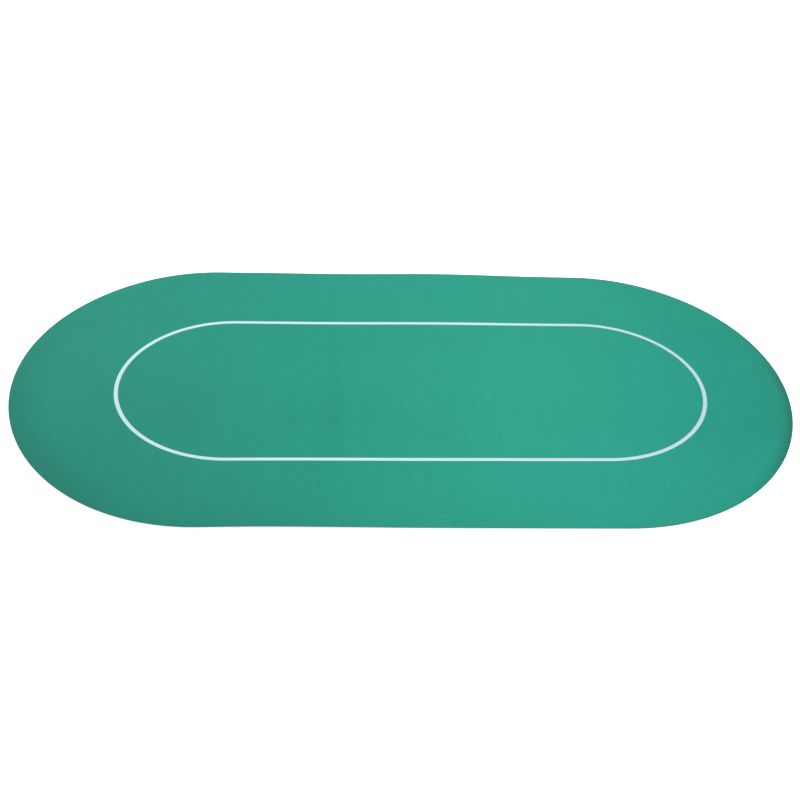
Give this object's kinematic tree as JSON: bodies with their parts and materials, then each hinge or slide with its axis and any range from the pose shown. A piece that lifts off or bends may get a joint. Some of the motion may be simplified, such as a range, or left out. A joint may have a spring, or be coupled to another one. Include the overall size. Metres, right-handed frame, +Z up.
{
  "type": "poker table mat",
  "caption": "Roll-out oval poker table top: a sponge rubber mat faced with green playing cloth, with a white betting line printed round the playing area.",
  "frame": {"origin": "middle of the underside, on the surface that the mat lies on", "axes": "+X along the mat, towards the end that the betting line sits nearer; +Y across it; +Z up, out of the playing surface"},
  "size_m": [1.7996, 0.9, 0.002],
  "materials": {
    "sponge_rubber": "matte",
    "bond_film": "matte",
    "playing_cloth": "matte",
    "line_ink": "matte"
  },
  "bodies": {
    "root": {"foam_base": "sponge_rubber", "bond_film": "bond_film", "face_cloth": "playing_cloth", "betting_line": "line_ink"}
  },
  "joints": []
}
----
__Task to carry out__. All of the data needs to be reproduced exactly, with no line missing.

__Answer to this problem__.
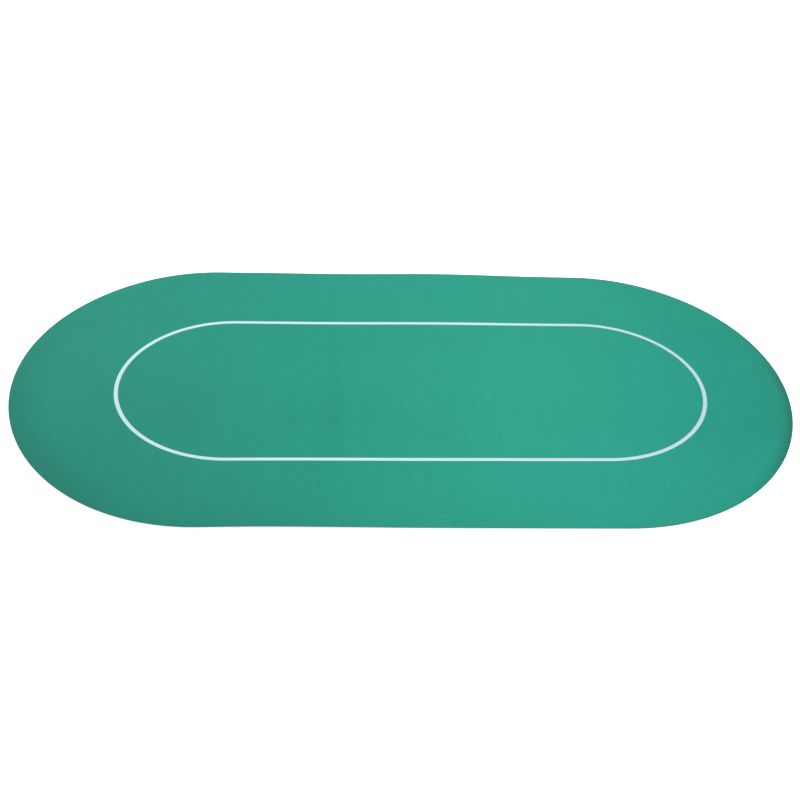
Give this object's kinematic tree as JSON: bodies with their parts and materials, then each hinge or slide with its axis and any range from the pose shown. A piece that lifts off or bends may get a joint. Some of the motion may be simplified, such as a range, or left out. A joint may have a spring, or be coupled to another one. Include the overall size. Metres, right-handed frame, +Z up.
{
  "type": "poker table mat",
  "caption": "Roll-out oval poker table top: a sponge rubber mat faced with green playing cloth, with a white betting line printed round the playing area.",
  "frame": {"origin": "middle of the underside, on the surface that the mat lies on", "axes": "+X along the mat, towards the end that the betting line sits nearer; +Y across it; +Z up, out of the playing surface"},
  "size_m": [1.7996, 0.9, 0.002],
  "materials": {
    "sponge_rubber": "matte",
    "bond_film": "matte",
    "playing_cloth": "matte",
    "line_ink": "matte"
  },
  "bodies": {
    "root": {"foam_base": "sponge_rubber", "bond_film": "bond_film", "face_cloth": "playing_cloth", "betting_line": "line_ink"}
  },
  "joints": []
}